FIFA President Sepp Blatter gestures during the 65th FIFA Congress in Zurich on May 29, 2015. Fabrice Coffrini/AFP/Getty Images

Sepp Blatter has been re-elected to serve a fifth term as FIFA president, shaking off a corruption scandal that has rocked world soccer’s governing body and the 79-year-old’s leadership in recent days. The Swiss administrator held off the challenge of Prince Ali bin al-Hussein of Jordan, winning Friday’s election after his sole challenger conceded following the first round of voting. Blatter took 133 votes to Ali’s 73, falling short of the 139 required to get a two-thirds majority from the 209 member associations. A second round of voting was scheduled, when a simple majority would have been needed, but Ali negated the need for it when he walked to the stage at the Zurich congress to deliver a short concession speech.

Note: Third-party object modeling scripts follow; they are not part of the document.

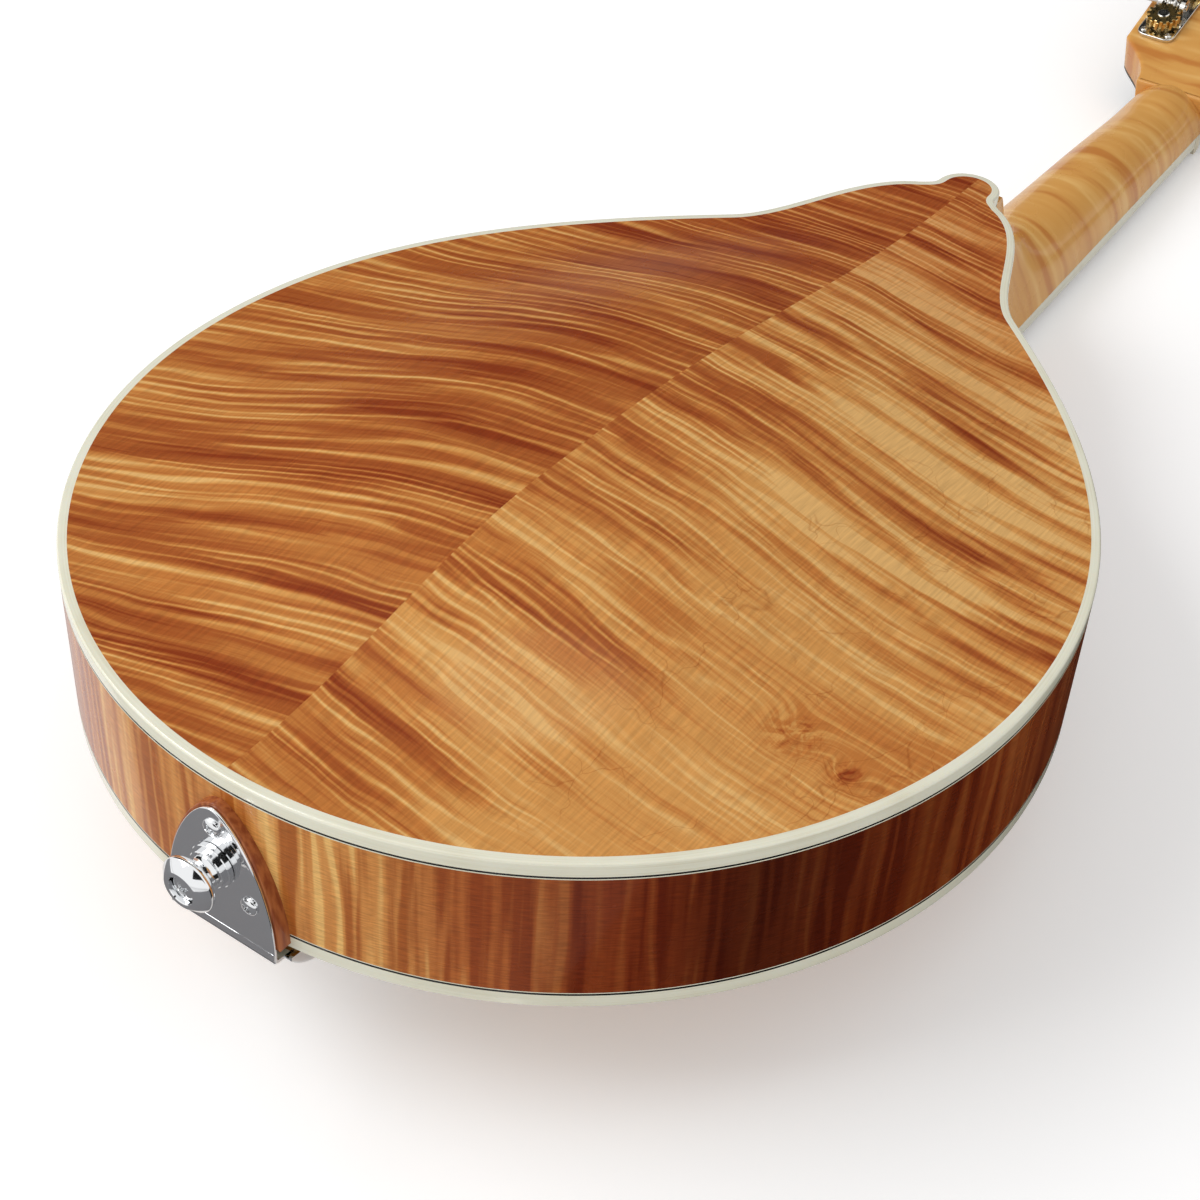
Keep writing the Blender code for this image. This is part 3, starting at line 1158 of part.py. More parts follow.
def build_tuners():
    """Eight machines: posts with gears turn upright, worm shafts with their buttons lie across."""
    posts, knobs = post_mesh(), knob_mesh()
    level = gear_level()
    for side, label, x, y in post_places():
        place("tuner_post_" + label, posts, CHROME, HEAD @ Matrix.Translation((x, y, 0)))
        outward = Matrix() if side > 0 else Matrix.Rotation(pi, 4, "Y")
        place("tuner_knob_" + label, knobs, PEARL,
              HEAD @ Matrix.Translation((x, y + WORM_CENTRE_DISTANCE, level)) @ outward)
    for side, label in ((1, "bass"), (-1, "treble")):
        build_tuner_plate(side, label)


# Setting down


def rest_on_floor():
    """Tilts the instrument on to its saddle and first posts, and centres it over the origin."""
    saddle = Vector((0, BRIDGE_Y, SADDLE_CREST_Z - STRING_PROUD))
    post_tip = HEAD @ Vector((0, FIRST_POST - POST_DIAMETER / 3, -POST_STAND))
    tilt = atan2(post_tip.z - saddle.z, post_tip.y - saddle.y)
    INSTRUMENT.rotation_euler = (-tilt, 0, 0)
    bpy.context.view_layer.update()
    depsgraph = bpy.context.evaluated_depsgraph_get()
    low, high = Vector((9, 9, 9)), Vector((-9, -9, -9))
    for piece in PARTS.objects:
        if piece.type != "MESH":
            continue
        evaluated = piece.evaluated_get(depsgraph)
        for vert in evaluated.data.vertices:
            corner = evaluated.matrix_world @ vert.co
            low = Vector(map(min, low, corner))
            high = Vector(map(max, high, corner))
    INSTRUMENT.location = (-(low.x + high.x) / 2, -(low.y + high.y) / 2, -low.z)


build_plates()
RIM = build_bands()
TAIL_BLOCK = build_blocks(build_linings())
build_top_brace()
build_veneer(build_neck())
build_truss_rod()
build_fingerboard()
build_nut()
build_bridge()
build_tailpiece(RIM, TAIL_BLOCK)
build_strap_button()
build_strings()
build_tuners()
rest_on_floor()
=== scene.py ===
"""An a-style mandolin lying on its strings with its back up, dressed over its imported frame.

Sizes are in metres. Wooden pieces are worked out in the instrument frame: x across, towards the bass
side; y from the tail along the body; z from the front to the back, with z = 0 on the front edge.
"""

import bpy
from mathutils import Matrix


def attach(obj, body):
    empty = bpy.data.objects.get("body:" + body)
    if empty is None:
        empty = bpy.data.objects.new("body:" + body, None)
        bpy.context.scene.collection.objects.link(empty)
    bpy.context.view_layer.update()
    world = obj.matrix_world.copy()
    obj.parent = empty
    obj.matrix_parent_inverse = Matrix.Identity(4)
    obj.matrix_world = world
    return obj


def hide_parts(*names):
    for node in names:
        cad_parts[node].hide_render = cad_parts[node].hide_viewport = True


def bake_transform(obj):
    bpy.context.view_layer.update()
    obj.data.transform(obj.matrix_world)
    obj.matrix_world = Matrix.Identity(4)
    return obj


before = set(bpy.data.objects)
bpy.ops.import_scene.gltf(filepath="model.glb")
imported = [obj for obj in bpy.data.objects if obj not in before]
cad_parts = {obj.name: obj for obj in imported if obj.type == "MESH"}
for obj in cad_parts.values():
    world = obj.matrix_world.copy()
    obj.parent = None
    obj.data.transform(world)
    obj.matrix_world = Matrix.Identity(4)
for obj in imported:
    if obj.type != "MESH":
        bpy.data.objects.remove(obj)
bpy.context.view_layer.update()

from math import cos, pi, radians, sin, tan

import bmesh
import bpy
import numpy as np
from mathutils import Matrix, Vector


# HOW IT LIES
# The mandolin rests on its saddle and the tips of its first string posts, back up, which tips the
# whole body by under four degrees. This frame takes each piece from the instrument to that place.

TILT = 0.06401337
REST = (0, -0.323873162, 0.041567374)
lying = Matrix.Translation(REST) @ Matrix.Rotation(-TILT, 4, "X")


def moved(points, place):
    """Points turned by a frame's first three columns and shifted by its last."""
    place = np.array(place)
    return np.asarray(points, float) @ place[:3, :3].T + place[:3, 3]


# CAMERA
# It stands off the tail on the bass side, some 48 cm from the body, and looks down on the back.
# Its lens matches the photograph's perspective, and the frame is square.

eye = np.array((0.2395, -0.2209, 0.3560))
heading, dip, roll = radians(-33.44), radians(39.20), radians(3.42)
ahead = np.array((sin(heading) * cos(dip), cos(heading) * cos(dip), -sin(dip)))
level = np.array((cos(heading), -sin(heading), 0))
above = np.cross(level, ahead)
camera_place = np.eye(4)
camera_place[:3, 0] = cos(roll) * level + sin(roll) * above
camera_place[:3, 1] = cos(roll) * above - sin(roll) * level
camera_place[:3, 2] = -ahead
camera_place[:3, 3] = eye
camera = bpy.data.objects.new("camera", bpy.data.cameras.new("camera"))
camera.data.sensor_width = 36
camera.data.lens = 62.82
camera.data.clip_start, camera.data.clip_end = 0.01, 20
camera.matrix_world = lying @ Matrix(camera_place.tolist())
bpy.context.scene.collection.objects.link(camera)
bpy.context.scene.camera = camera
bpy.context.scene.view_settings.view_transform = "Standard"


# FLOOR AND LIGHT
# A plain white table in a white surround. One broad lamp stands over the tail on the treble side.
# Three black cards and a grey one, seen only in reflections, keep glare off the lacquer and draw the chrome.


def feed(tree, socket, value):
    """Links an output to a socket, or sets the socket to a plain value."""
    if isinstance(value, bpy.types.NodeSocket):
        tree.links.new(value, socket)
    else:
        socket.default_value = value


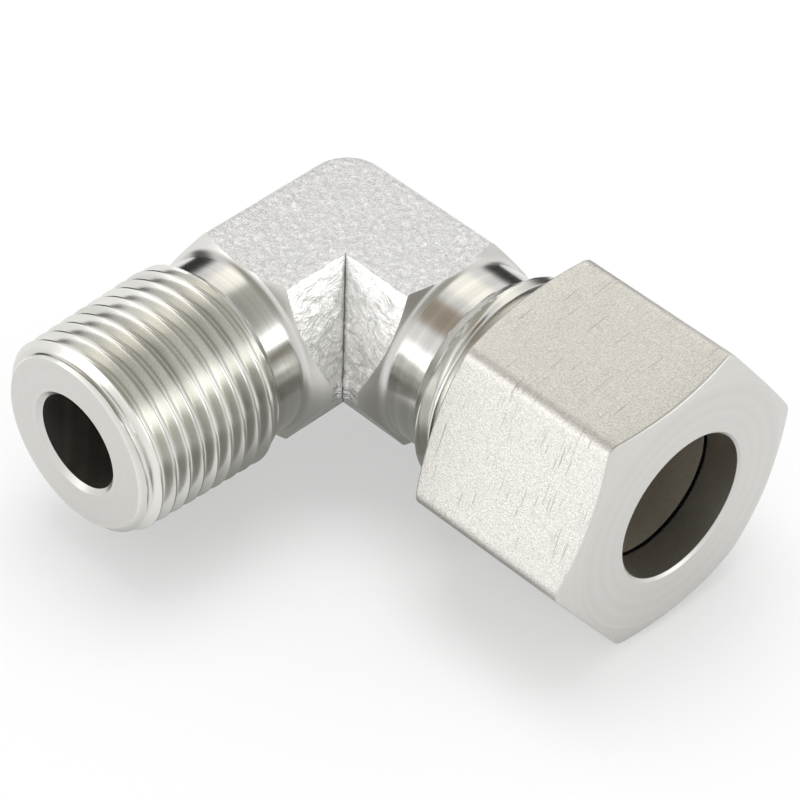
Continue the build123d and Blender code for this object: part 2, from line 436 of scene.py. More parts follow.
def build_block(sizes, threads):
    """The forged block with its shoulders and necks."""
    outline = arm_outline(sizes)
    collar_end = sizes.tube_shoulder + COLLAR_LENGTH
    neck_end = threads.stud_length - threads.stud_thread_length - THREAD_GROOVE
    grids = []
    for place, shoulder, neck, end, slot in (
        (tube_arm, sizes.tube_shoulder, sizes.collar_radius, collar_end, TUBE_TURNED),
        (stud_arm, sizes.stud_shoulder, sizes.neck_radius, neck_end, STUD_TURNED),
    ):
        forged, turned, ring = arm_skin(place, sizes, outline, shoulder, neck, end)
        grids += [(forged, FORGED, True), (turned, slot, True), (ring, slot + 1, True)]
    grids.append((corner_skin(sizes, outline), FORGED, False))
    block = skin_object("elbow_block", grids)
    press_inner_corner(block.data, sizes)
    inner_edge = sizes.flat_half_width + 0.05 * MM
    for face in block.data.polygons:
        inner = min(face.center.x, CORNER.y - face.center.y) > inner_edge
        if inner and face.material_index == FORGED:
            face.material_index = CRUMPLED
    return block


# The threads

# Depth as a share of the pitch, flank angle, and crest width as a share of the pitch
PIPE_FORM = (0.6403, math.radians(27.5), 0.1)
METRIC_FORM = (0.6134, math.radians(30), 0.125)
# Where round its arm each thread starts, in turns and as an angle
STUD_THREAD_TURN = -0.05
NUT_THREAD_TURN = math.radians(90)
# How the skin's first rows slip under the neck
TUCK_LENGTH, TUCK_DEPTH = 0.1 * MM, 0.05 * MM


def groove_depth(distance, pitch, form):
    """Depth of a thread with narrow crests and rounded roots, from the middle of its groove."""
    depth, flank, crest = form[0] * pitch, form[1], form[2] * pitch
    q = np.abs(distance)
    reach = (pitch - crest) / 2
    peak = reach / math.tan(flank)
    radius = (peak - depth) / (1 / math.sin(flank) - 1)
    root = peak - radius / math.sin(flank) + np.sqrt(np.maximum(radius * radius - q * q, 0))
    straight = (reach - q) / math.tan(flank)
    return np.maximum(np.where(q < radius * math.cos(flank), root, straight), 0)


def threaded_skin(
        name, place, pitch, first, last, envelope, groove, right_hand, inner,
        columns=240, samples=20, face_rows=10):
    """A skin whose rows follow the helix, cut by groove and envelope, with its flat end face."""
    theta = np.linspace(0, TAU, columns + 1)[None, :]
    count = int(math.ceil((last - first) / pitch) + 2) * samples
    rows = (np.arange(count) / samples - 1)[:, None] * pitch
    turns = theta / TAU if right_hand else 1 - theta / TAU
    s = np.clip(first + rows + turns * pitch, first, last)
    r = np.minimum(envelope(s), groove(s, theta))
    grid = place(s, r * np.cos(theta), r * np.sin(theta))
    rim = np.minimum(envelope(np.full_like(theta, last)), groove(last, theta))
    r = rim + (inner - rim) * np.linspace(0, 1, face_rows)[:, None]
    face = place(last + 0 * r, r * np.cos(theta), r * np.sin(theta))
    return skin_object(name, [(grid, 0, False), (face, 1, False)])


def build_stud_thread(sizes, threads):
    """The taper pipe thread with its chamfers and end face."""
    pitch, end = threads.stud_pitch, threads.stud_length
    start = end - threads.stud_thread_length
    first = start - 1.6 * MM
    taper, chamfer = 1 / 32, 0.95 * MM

    def crest(s):
        return threads.stud_crest_radius + (end - s) * taper

    def envelope(s):
        step = crest(s) - np.maximum(start - s, 0)
        nose = crest(s) - np.maximum(s - (end - chamfer), 0)
        r = np.minimum(np.maximum(step, sizes.neck_radius), nose)
        return np.where(s < first + TUCK_LENGTH, sizes.neck_radius - TUCK_DEPTH, r)

    def groove(s, theta):
        along = (s - start) / pitch - theta / TAU - STUD_THREAD_TURN
        distance = (along - np.round(along)) * pitch
        return crest(s) - groove_depth(distance, pitch, PIPE_FORM)

    inner = threads.stud_bore_radius + BORE_CHAMFER
    return threaded_skin(
        "stud_thread", stud_arm, pitch, first, end, envelope, groove, True, inner)


def build_tube_end(sizes, threads):
    """The step, the fine thread and the end face with the cone seat's mouth."""
    pitch, end = threads.nut_pitch, threads.tube_end
    low, high = sizes.collar_radius, threads.nut_radius
    collar_end = sizes.tube_shoulder + COLLAR_LENGTH
    first = collar_end - 0.2 * MM
    slope = math.tan(math.radians(43))
    groove_start = collar_end + (high - low) / slope + 0.2 * MM
    chamfer, fade_angle = 0.9 * MM, 1.1

    def envelope(s):
        step = np.clip(low + (s - collar_end) * slope, low, high)
        nose = high - np.maximum(s - (end - chamfer), 0)
        return np.where(s < first + TUCK_LENGTH, low - TUCK_DEPTH, np.minimum(step, nose))

    def groove(s, theta):
        turned = np.mod(NUT_THREAD_TURN - theta, TAU)
        along = (s - groove_start) / pitch - turned / TAU
        turn = np.round(along)
        fade = np.clip((turn * TAU + turned) / fade_angle, 0, 1)
        depth = groove_depth((along - turn) * pitch, pitch, METRIC_FORM)
        return high - depth * np.where(turn < 0, 0, fade)

    return threaded_skin(
        "tube_thread", tube_arm, pitch, first, end, envelope, groove, False, threads.seat_radius)


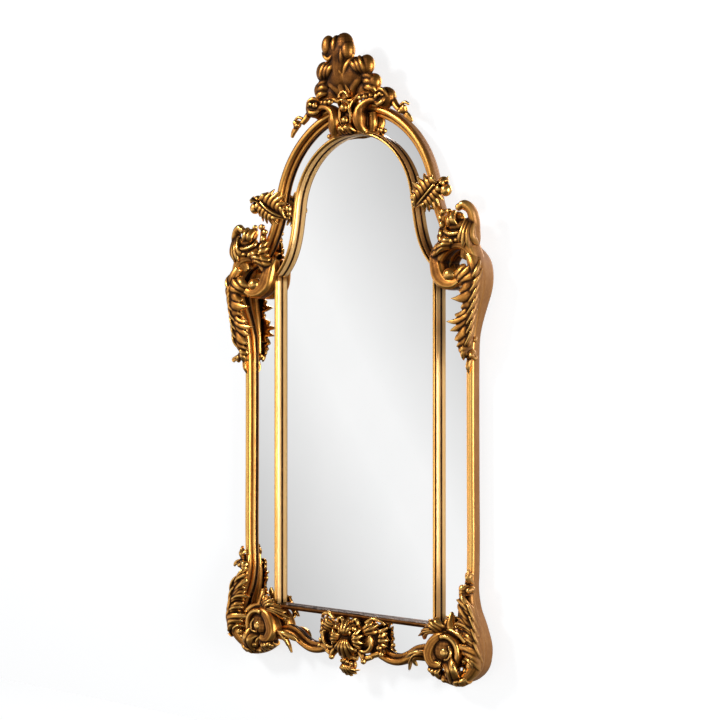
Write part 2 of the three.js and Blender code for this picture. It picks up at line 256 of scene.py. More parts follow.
def speckled(name, low, high, scale, roughness, metallic=0.0, bump=0.1):
    """A plain finish whose colour drifts between two shades."""
    material = bpy.data.materials.new(name)
    tree, shader = nodes_of(material)
    grain = noise(tree, scale, detail=6.0)
    height = add_node(tree, "ShaderNodeBump", {"Height": grain, "Strength": bump, "Distance": 0.0005})
    feed(tree, shader, {
        "Base Color": ramp(tree, grain, [(0.3, low), (0.7, high)]),
        "Roughness": ramp(tree, grain, [(0.3, roughness * 1.15), (0.7, roughness * 0.85)]),
        "Metallic": metallic, "Normal": height.outputs[0]})
    return material


MOULDING = gilt("gilt_bars", streaks=(1.0, 1.0, 0.25))
CARVING = gilt("gilt_carved")
SILVER = speckled("silvered_glass", (0.90, 0.905, 0.905), (0.93, 0.93, 0.93), 3.0, 0.012, 1.0, bump=0.0)
FIBRE = speckled("back_fibreboard", (0.20, 0.12, 0.06), (0.34, 0.22, 0.12), 180.0, 0.85)
STEEL = speckled("zinc_plate", (0.42, 0.42, 0.40), (0.62, 0.62, 0.60), 90.0, 0.36, 1.0)
RUBBER = speckled("black_rubber", (0.018, 0.018, 0.018), (0.035, 0.035, 0.035), 240.0, 0.8)


def dress(obj, material):
    obj.data.materials.clear()
    obj.data.materials.append(material)


def finish_piece(obj, node, material):
    dress(obj, material)
    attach(obj, "frame")
    if node in nodes:
        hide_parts(node)


# ---- mouldings
# Paths are (x, z) for the right-hand side. The outside of the frame is on their left as they run.
SIGHT = np.concatenate([
    arc(0, ARCH_Z, 223, 90, 8, 40),
    flare((221.5, 500), (232, 430), (238, 350), (SIGHT_HALF, SHOULDER_Z), 26)])
OUTER_ARCH = np.concatenate([
    arc(0, ARCH_Z, 300, 90, 10, 44),
    flare((295.4, 526.6), (304, 478), (322, 420), (368, 362), 24)])
OUTER_STILE = [
    (398, 351), (443, 330), (468, 302), (475, 266), (471, 232), (460, 200), (445, 160), (431, 110),
    (427, 60), (426.5, 15), (426.5, -265), (426.5, -545), (425, -595), (434, -648), (456, -700),
    (471, -756), (461, -800), (430, -828), (385, -842)]
BOTTOM_RAIL = [(300, -786), (265, -779), (235, -786), (205, -804), (172, -817), (140, -817), (105, -806)]

# Sections run from the mirror's side to the outside. Each row is across, y and tone, and then matt and pale
# where they aren't 0. The dark rows next to SEAT are painted shadow in the seam at the glass, and the dark
# rows at the foot of the outer section's bead are painted shadow too.
INNER_SECTION = [
    (0, SEAT, 0.05), (0, -29, 0), (0, -30, 0.8, 0, 0.9), (0.2, -44.8, 0.86, 0, 0.9), (0.9, -46, 0.1),
    (1.4, -47.2, 0.2), (1.9, -49.6, 0.75), (3.6, -51.5, 0.95), (5.8, -52, 1), (7.8, -51.4, 0.92),
    (9.2, -50.2, 0.5), (9.5, -48.6, 0), (9.7, -45.6, 0), (11.3, -45.4, 0), (11.7, -46.2, 0.6, 0, 0.3),
    (12.8, -46, 0.8, 0, 0.7), (INNER_W, -44.8, 0.84, 0, 0.9), (INNER_W, -30, 0.84, 0, 0.9),
    (INNER_W, -29, 0), (INNER_W, SEAT, 0.05)]
OUTER_SECTION = [
    (-16.5, SEAT, 0.02), (-16.5, -29.2, 0), (-16.5, -30.4, 0.55, 0, 0.6), (-15.6, -34.2, 0.8),
    (-13.5, -35.4, 0.9), (-9, -35.6, 0.72), (-6.2, -35.6, 0.1), (-5.4, -36.6, 0.05), (-4.6, -41, 0.6),
    (-2.4, -45.4, 0.9), (1.5, -47.6, 1), (5.5, -48, 1), (10, -47.2, 0.92), (14.2, -44.6, 0.7, 0, 0.3),
    (16.2, -40.8, 0.5, 0.7), (16.5, -36, 0.5, 1), (16.5, -24, 0.5, 1), (16.5, FRAME_BACK, 0.3, 1),
    (9.2, FRAME_BACK, 0.1, 1), (8.6, SEAT, 0.05, 1)]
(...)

“I just wanted to thank all of you, it’s been a wonderful journey, in terms of knowing you, working with you, seeing the challenges you have,” he said. “I want to thank in particular all of you who were brave enough to vote for me.”

Blatter, who has been involved with FIFA since 1975 and became president in 1998, faced the most significant challenge yet of his reign after the biggest corruption scandal in the organization’s 111-year history descended on Zurich this week. Nine current or former FIFA officials and five media and marketing executives were arrested Wednesday on charges of racketeering, conspiracy and corruption. But Blatter defiantly vowed to fight on, despite an emergency meeting with the six confederation heads on Thursday that ended with Michel Platini, the president of Europe’s governing soccer body UEFA, making a personal plea for Blatter to step down.

Ali, the brother of King Abdullah of Jordan, was, at 39, the youngest of FIFA’s vice presidents and emerged as the sole opposition candidate to Blatter in the closing days of the campaign. Support, chiefly from UEFA, coalesced behind the prince after fellow anti-Blatter candidates former Portugal international Luis Figo and Dutch Football Association chairman Michael van Praag withdrew from the race.

With Blatter maintaining his grip on power, the attention will now turn to what could still be significant fallout from this week’s events. UEFA has refused to rule out a potential boycott from the 2018 World Cup in Russia, while former Manchester United chief executive David Gill stated he would resign his post on the FIFA executive committee if Blatter stayed in power. Further legal challenges to the organization and Blatter's leadership could also be forthcoming. The U.S. Department of Justice has vowed that Wednesday’s arrests were just the beginning of their actions, and Swiss authorities have launched a separate investigation into the awarding of the 2018 World Cup to Russia and 2022 competition to Qatar.

But after being re-elected to remain as president until 2019, he was emphatic that he was the man to steer FIFA to clearer waters.

"I thank you that you have accepted me for the next four years." he said. "I will be in command of this boat called FIFA and we will bring it back off shore.

“I have said I take responsibility to bring back FIFA -- we do it, we do it, we do it, and I am convinced we can do it. I am a faithful man, and I said God, Allah or whoever, they will help us to bring back this FIFA where it should be. And I promise you I will give FIFA to my successor in a very, very strong position.”